The news that India’s spacecraft, Mangalyaan, had successfully entered Mars’ orbit Wednesday has been a source of national pride. But the project, and its minuscule price tag, is also a testament to the march of scientific progress everywhere.

The project, affectionately nicknamed MOM, for Mars Orbiter Mission, by the scientists who worked on it, took a mere 18 months to complete and only cost $74 million. That’s vastly cheaper than most space missions — not to mention plenty of other, more routine endeavors. Indeed, it’s less than one-10th the projected cost of a proposed 740-foot building in Boston’s Financial District. Mangalyaan was so inexpensive in part because it is relatively simple. It mainly consists of three solar panels powering a handful of sensors designed to detect methane gas in the red planet’s atmosphere.
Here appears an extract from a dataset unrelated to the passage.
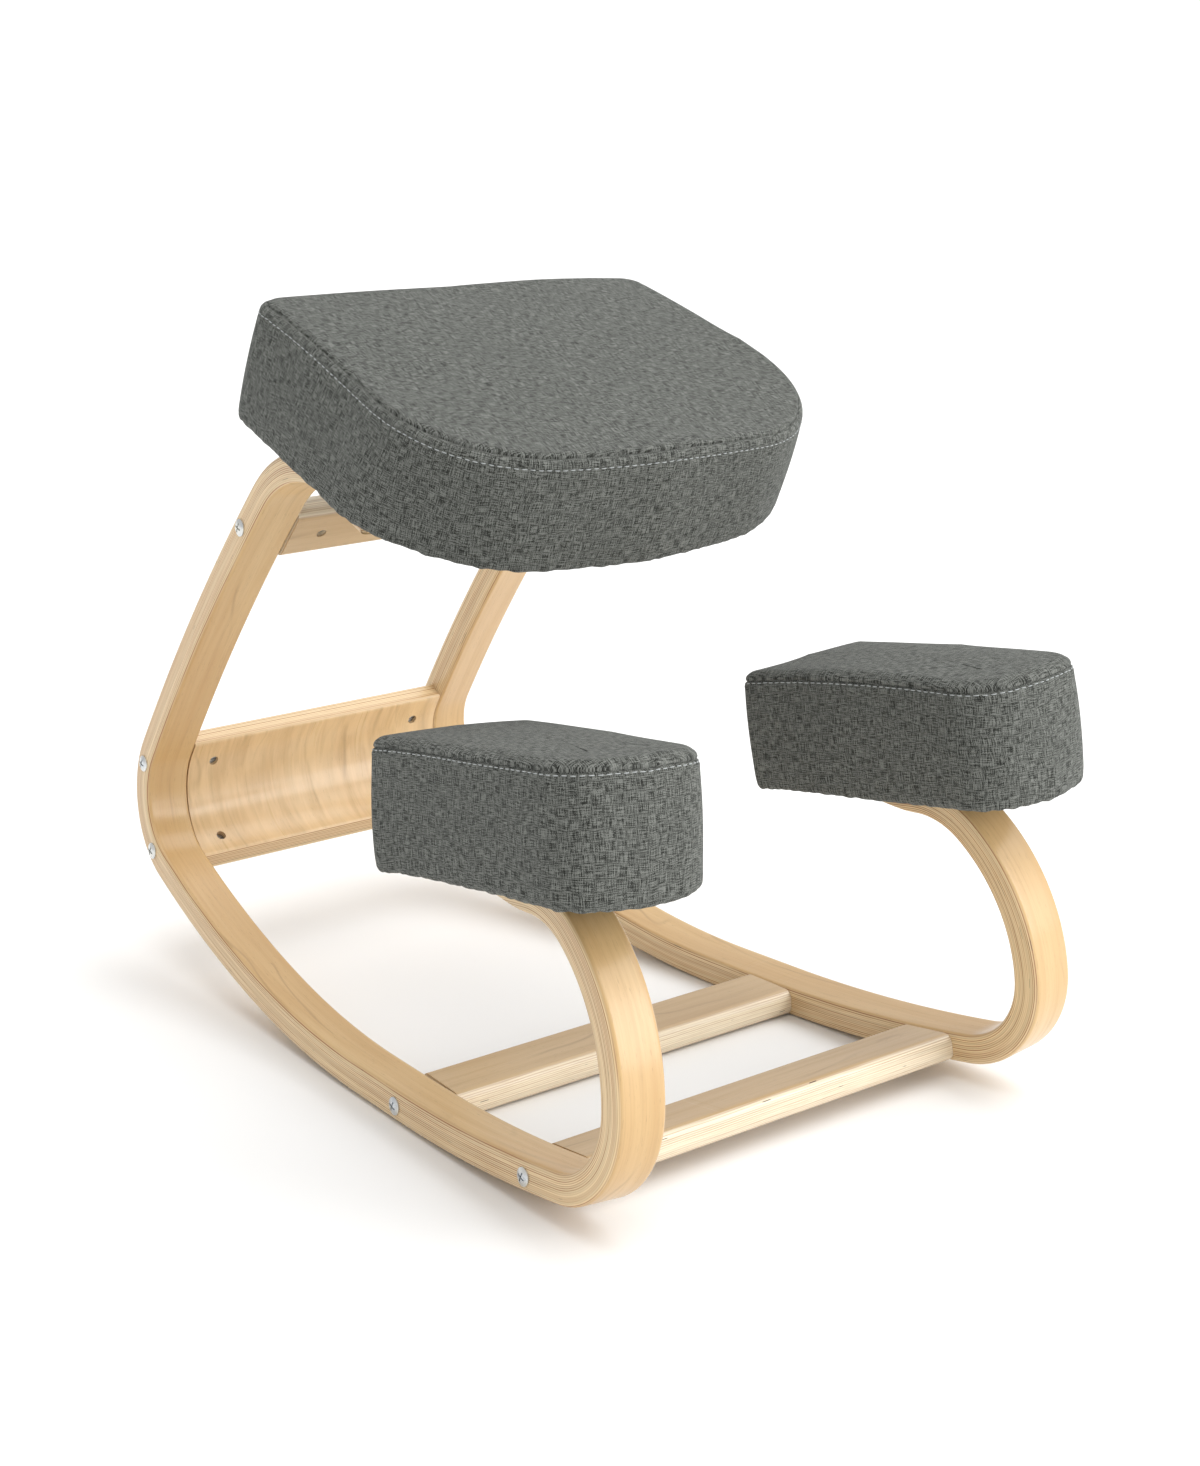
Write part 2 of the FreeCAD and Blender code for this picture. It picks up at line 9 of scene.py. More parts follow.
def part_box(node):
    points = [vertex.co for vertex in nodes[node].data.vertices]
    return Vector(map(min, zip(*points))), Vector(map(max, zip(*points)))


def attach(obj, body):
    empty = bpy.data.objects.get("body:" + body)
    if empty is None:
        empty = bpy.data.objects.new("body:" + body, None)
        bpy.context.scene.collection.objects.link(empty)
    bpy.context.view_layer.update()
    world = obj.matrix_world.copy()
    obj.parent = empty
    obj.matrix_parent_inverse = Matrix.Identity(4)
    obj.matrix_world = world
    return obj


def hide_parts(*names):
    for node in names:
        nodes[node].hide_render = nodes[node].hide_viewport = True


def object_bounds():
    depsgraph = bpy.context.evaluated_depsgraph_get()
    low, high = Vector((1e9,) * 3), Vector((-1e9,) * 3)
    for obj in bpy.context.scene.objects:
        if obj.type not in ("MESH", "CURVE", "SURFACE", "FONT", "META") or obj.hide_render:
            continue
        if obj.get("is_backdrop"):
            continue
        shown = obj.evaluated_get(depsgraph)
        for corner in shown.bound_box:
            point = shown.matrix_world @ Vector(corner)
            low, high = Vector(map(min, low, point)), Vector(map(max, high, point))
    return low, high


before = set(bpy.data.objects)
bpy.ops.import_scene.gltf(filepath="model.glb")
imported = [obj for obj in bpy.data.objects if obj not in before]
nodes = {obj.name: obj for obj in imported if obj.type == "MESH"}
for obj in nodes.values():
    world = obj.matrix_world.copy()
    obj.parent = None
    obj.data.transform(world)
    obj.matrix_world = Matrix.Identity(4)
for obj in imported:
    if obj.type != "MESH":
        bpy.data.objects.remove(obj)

NASA recently launched a $671 million Mars orbiter called MAVEN. It’s a far more sophisticated device, but getting a project completed quickly and on a lean budget is an innovation of its own.


Space exploration was once the exclusive domain of the Cold War powers. India’s space program, along with others such as China’s and Brazil’s, speaks to a broader appetite for exploration. More space programs mean more data for scientists everywhere to use, and that will benefit everyone.